А вот четвертый: «Все низкое, злобное, бесчеловечное, развращенное сконцентрировано в сознании этого «человека», хотя все низменное прорывается в нем периодически, так как созданная обстановка не позволяет распоясаться его чувствам. В основном он сдерживается, в большинстве замкнут, однако сидел в ШИЗО за драку и употребление наркотических средств. Открыто выражает неприязнь к общественности. Конечно, ругает коммунистов, толстопузых чиновников и все на свете. В душе вынашивает возможные и невозможные планы мести виновникам его «неприятностей». В узком кругу «сочувствующих» не отрицает своего стремления к разгульной жизни через прежний, но более осторожный путь воровства.

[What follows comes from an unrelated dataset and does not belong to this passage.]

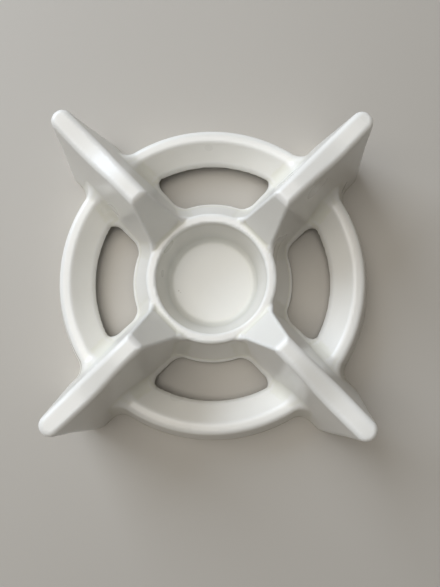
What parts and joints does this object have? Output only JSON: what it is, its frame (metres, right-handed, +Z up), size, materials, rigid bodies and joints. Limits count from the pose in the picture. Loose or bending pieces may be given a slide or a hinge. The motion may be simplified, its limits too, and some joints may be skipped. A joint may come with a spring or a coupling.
{
  "type": "tealight warmer stand",
  "caption": "Glazed porcelain tealight warmer: a central candle cup in a dished, windowed base ring, with tapered upright fins that hold a pot above the flame.",
  "frame": {"origin": "centre of the foot, on the surface that the warmer stands on", "axes": "+Z up along the axis of the cup; the fins stand on the diagonals between +X and +Y, and the windows lie on +X, +Y, -X and -Y"},
  "size_m": [0.146, 0.146, 0.0505],
  "materials": {
    "glazed_porcelain": "glossy white glaze over a cast porcelain body, softly rounded at every edge",
    "unglazed_foot": "wiped, unglazed bisque where it stands, matt and faintly grainy"
  },
  "bodies": {
    "root": {"cup_floor": "glazed_porcelain", "cup_wall": "glazed_porcelain", "fin_blade_ne": "glazed_porcelain", "fin_blade_nw": "glazed_porcelain", "fin_blade_se": "glazed_porcelain", "fin_blade_sw": "glazed_porcelain", "fin_root_ne": "glazed_porcelain", "fin_root_nw": "glazed_porcelain", "fin_root_se": "glazed_porcelain", "fin_root_sw": "glazed_porcelain", "foot_arc_east": "unglazed_foot", "foot_arc_north": "unglazed_foot", "foot_arc_south": "unglazed_foot", "foot_arc_west": "unglazed_foot", "foot_toe_ne": "unglazed_foot", "foot_toe_nw": "unglazed_foot", "foot_toe_se": "unglazed_foot", "foot_toe_sw": "unglazed_foot", "hub_skirt": "glazed_porcelain", "ring_arc_east": "glazed_porcelain", "ring_arc_north": "glazed_porcelain", "ring_arc_south": "glazed_porcelain", "ring_arc_west": "glazed_porcelain"}
  },
  "joints": []
}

Срок наказания у него, по существу, еще только начался, и я невольно содрогаюсь при мысли о той желчи, какую он накопит еще за эти четыре года в дополнение к его старому «багажу», и сколько он горя принесет людям, выйдя на свободу, прежде чем попадет сюда снова».
И выходят, и несут людям горе, а те, кто их освобождает, знают это и все равно освобождают — закон есть закон! Форма. А им все равно, их дело — служба. Вот и получается: людей не знают, требуют одной работы и ею да тихим, без пререканий поведением — а за этим может скрываться и тихая хитрость, и ловкая подлость, и расчетливое подхалимство — меряют людей. В результате человек, отбыв даже много лет срока и хорошо работавший — а делал он это из-за желудка, — выходит на волю законченным негодяем.
«На моих глазах освобождали десятки закоренелых преступников лишь только потому, что у них статья подлежит и срок вышел, независимо от того, исправился он или его еще нужно держать, и держать до полного исправления.
А ведь сколько сгубили молодых людей, совершивших одну ошибку и попавших под их влияние! Попав под это влияние, юнцы становились надолго, а то и без возврата нравственными калеками и теряли свое мужское достоинство. Эти звери, как чуму, распространяли свои поганые «идеи», а кто одумывался и становился на путь исправления, с теми они жестоко расправлялись.
И вот такие твари вновь оказывались на свободе? А почему? Ответа нет».